The rest of my afternoon was spent in the Museum of Anthropology, a stunningly comprehensive source of information about Native American groups in Mexico and America’s Southwest (and even further north — I learned that Aztlán may have been in present-day Washington). The entire museum was filled with incredible pottery pieces, some fabric, and highly-detailed displays showing native life, and, outside, there were replicas of many different ancient native ruins. I was particularly impressed by some masks, some miniatures of people, and some rather anthropromorphic ceramic animals. To say nothing of child-sized ceramic gods. Trapped in a sudden downpour, I even got a reasonably tolerable torta in the Museum’s restaurant.

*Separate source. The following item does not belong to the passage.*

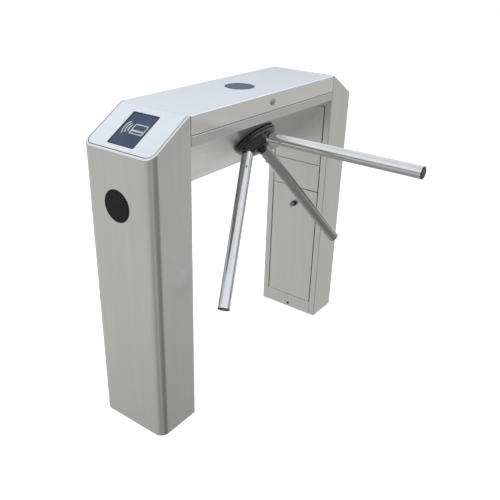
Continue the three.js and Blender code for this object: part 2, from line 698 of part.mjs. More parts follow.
function lockPlug(head, knobRadius, knobLength, camLength) {
  const knobBase = -TOUCH - head - RUN;
  const camStart = LOCK_BARREL_LENGTH + RUN;
  const plug = turned([[0, knobBase - knobLength], [knobRadius, knobBase - knobLength], [knobRadius, knobBase],
    [LOCK_PLUG_RADIUS, knobBase], [LOCK_PLUG_RADIUS, camStart + CAM_THICKNESS], [0, camStart + CAM_THICKNESS]],
  MACHINED);
  const cam = extrude(outline(roundedRectangle(-CAM_WIDTH / 2, -CAM_WIDTH / 2, camLength, CAM_WIDTH / 2, BEND)),
    camStart, camStart + CAM_THICKNESS);
  const keyway = block(-KEYWAY_LENGTH / 2, -KEYWAY_WIDTH / 2, knobBase - knobLength - OVERRUN,
    KEYWAY_LENGTH / 2, KEYWAY_WIDTH / 2, knobBase - knobLength + KEYWAY_DEPTH);
  return cut(join(plug, cam), keyway);
}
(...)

So, three tortas and eight tacos al pastor in two days. Plus some sights. Not a bad Mexico trip! Now I must get to bed, in preparation for my ridiculously early flight tomorrow morning.
Something weird seems to have happened to your previous post. It ends after “Determine who might be m” and the comment field is unavailable…
In any case, a lot of court-watchers were actually expecting Rehnquist to retire. Having Sandy retire has blown people away. And it’s scary, what with her being probably the most important swing vote, for the last decade or so. A few recent cases, the swing vote has been Kennedy, but still…
Aack, that’s fairly awful! Apparently about 2/3 of the entry just disappeared. I don’t know if I’ll have time to rewrite it, which is too bad, it was moderately clever. Worse, I don’t know what caused it to disappear; although I can’t find any other lost entries, this kind of problem does cause worries. Time to change hosts?
Well, if you do decide to switch, LJ is awfully convenient, what with its nifty security model and several new services (picture hosting, for example). g
Ahh, grasshopper, I will not move from 6A’s high-end product to it’s low-end product. However, I might move to a different hosting company, Erick.
A friend had about 75% of the missing text in her cache, so the article’s back!